150 g demì-sel butter

300 g fish broth

20g di procream

4 g soy lecithin

Blend together and place in a siphon.

For the lemon concentrate

1 kg lemons

Rinse the lemons and juice, peel and all. Put through rotovac and reduce by 1/10

For the sole fish

200 g sole fillet (preferably from 1-kg soles)

Medium breadcrumbs

Clarified butter (ghee)

8 g parsley powder

80 g parsley cream

50 g garlic cream

8 g lemon concentrate

50 g butter foam

24 spinach leaves

Bread and fry the fillets in butter and plate as follwos: start with the parsley powder, build adding the parsley cream, in the center add the garlic cream, then the lemon concentrate and lay the sole on top. Complete the garnish with butter foam and spinach.

La Madonnina del Pescatore

La Madonnina is the restaurant where the cuisine of Moreno Cedroni expresses his true hear, passion and tradition, all amid whim and class. The Marche chef possesses full knowledge of technical prowess and ingredients of sublime quality. His cuisine wins hearts and astounds thanks to the graceful way the chef conjugates Marche tradition with elements hailing from all ove the world, pioneering trends and concept restaurants, inventing avant garde dining and innovative formulas. Besides Madonnina there’s also Clandestino sushi bar located in the bay of Portonovo, which has spearheaded a local form of raw fish. Then there’s Anikò, a fish deli where shoppers can also stop in for aperitivo with seafood snacks and fish salumi for sale too. As far as the recipe of choice, we’re making “Ricordo di un viaggio in Vietnam: ostrica alla griglia, mangia e bevi” - memories of a journey to Vietnam, a grilled oyster.
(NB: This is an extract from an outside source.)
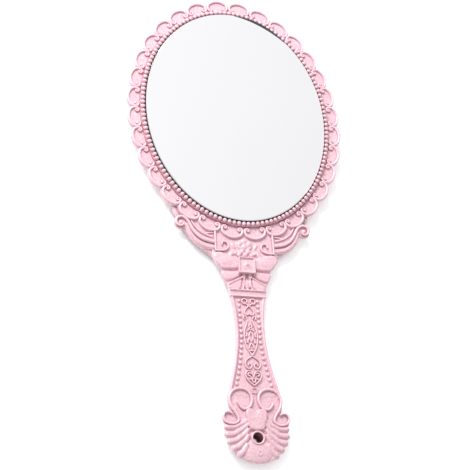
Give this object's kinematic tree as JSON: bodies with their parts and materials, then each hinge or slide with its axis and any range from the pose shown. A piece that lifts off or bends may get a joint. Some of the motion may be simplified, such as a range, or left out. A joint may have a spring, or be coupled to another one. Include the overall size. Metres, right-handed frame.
{
  "type": "hand mirror",
  "caption": "Hand mirror with an oval glass in a beaded, scalloped border and a flat ornamental handle with a hanging hole.",
  "frame": {"origin": "centre of the flat oval medallion on the back, which is the face that the mirror lies on; it is also the centre of the glass in plan", "axes": "+Z out of the glass, +Y from the handle towards the top of the head, +X to the right when looking into the glass"},
  "size_m": [0.1136, 0.2507, 0.0089],
  "materials": {
    "back_shell": "satin moulded, light pink",
    "front_shell": "satin moulded, light pink",
    "adhesive_tape": "closed-cell foam tape, dull white",
    "backing_paint": "dull grey protective paint",
    "silver_coat": "bright silvering",
    "mirror_glass": "polished float glass with a ground edge",
    "bead_ring": "satin moulded, light pink"
  },
  "bodies": {
    "root": {"back_shell": "back_shell", "front_shell": "front_shell", "adhesive_pads": "adhesive_tape", "backing_paint": "backing_paint", "silver_coat": "silver_coat", "mirror_glass": "mirror_glass", "bead_ring": "bead_ring"}
  },
  "joints": []
}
La Madonnina del Pescatore | Senigallia (AN) | Località Lido di Marzocca, Lungomare Italia, 11 | tel. 071 698267 |

Ricordo di un viaggio in Vietnam: ostrica alla griglia, mangia e bevi (yields 4 servings)

4 oysters

1 onion



Juice of 1 lemon

Chilli pepper

Parsley water

Fry the onion and set aside. Blend to emulsify water, sugar, lemon juice and parley water. Shuck the oysters and place them on the grill for 2 minutes. On a plate add the onion and the liquid mixture to the grilled oysters. Serve and enjoy.